Wenn man in einer guten Position ist, lässt es sich leicht spaßen - da haben wir Vettel in den vergangenen Jahren auch ganz anders erlebt. Jetzt richtet sich der Blick auf den Europaauftakt in Barcelona, wo traditionell ein großes Update-Paket wartet. Im Moment sei man "pari" mit den Silberpfeilen, wie Vettel meint. Und er sieht keinen Grund, warum es in Barcelona schlechter aussehen soll.

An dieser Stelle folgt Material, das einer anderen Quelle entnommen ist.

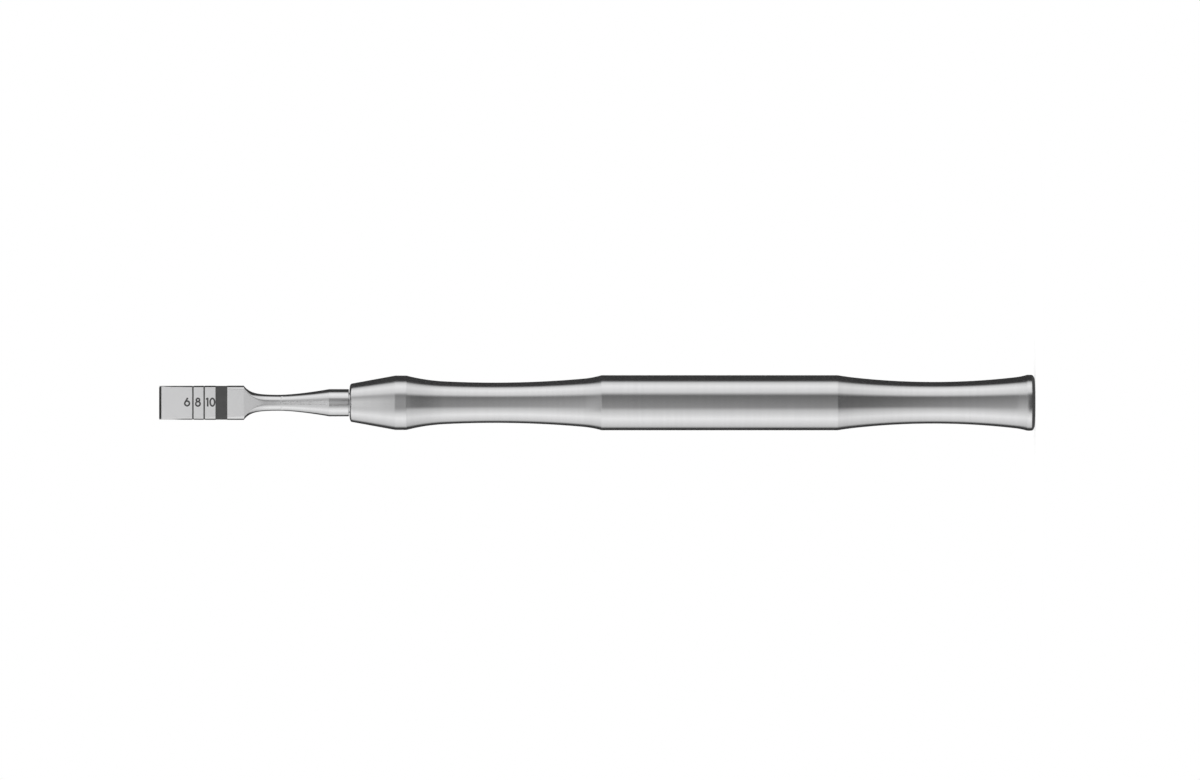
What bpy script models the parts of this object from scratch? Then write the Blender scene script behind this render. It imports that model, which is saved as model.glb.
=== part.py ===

"Beim Testen waren wir gut", so der Deutsche. "Es sollte uns liegen. Wir haben ein starkes Auto und einen starken Motor. Wir müssen uns also nicht verstecken", sagt er. Auch die Konkurrenz hat beobachtet, dass Ferrari wieder zu einer guten Stärke zurückgefunden hat: "Ferrari hat nach der Reglement-Änderung auf Motorenseite mit Mercedes gleichgezogen. Und Sebastian ist wieder Mr. Perfekt. Er fährt so viel stärker als noch im letzten Jahr", lobt Red Bulls Motorsportberater Helmut Marko laut 'Auto Bild motorsport'. Er ist sich sicher: "Sebastian wird Weltmeister."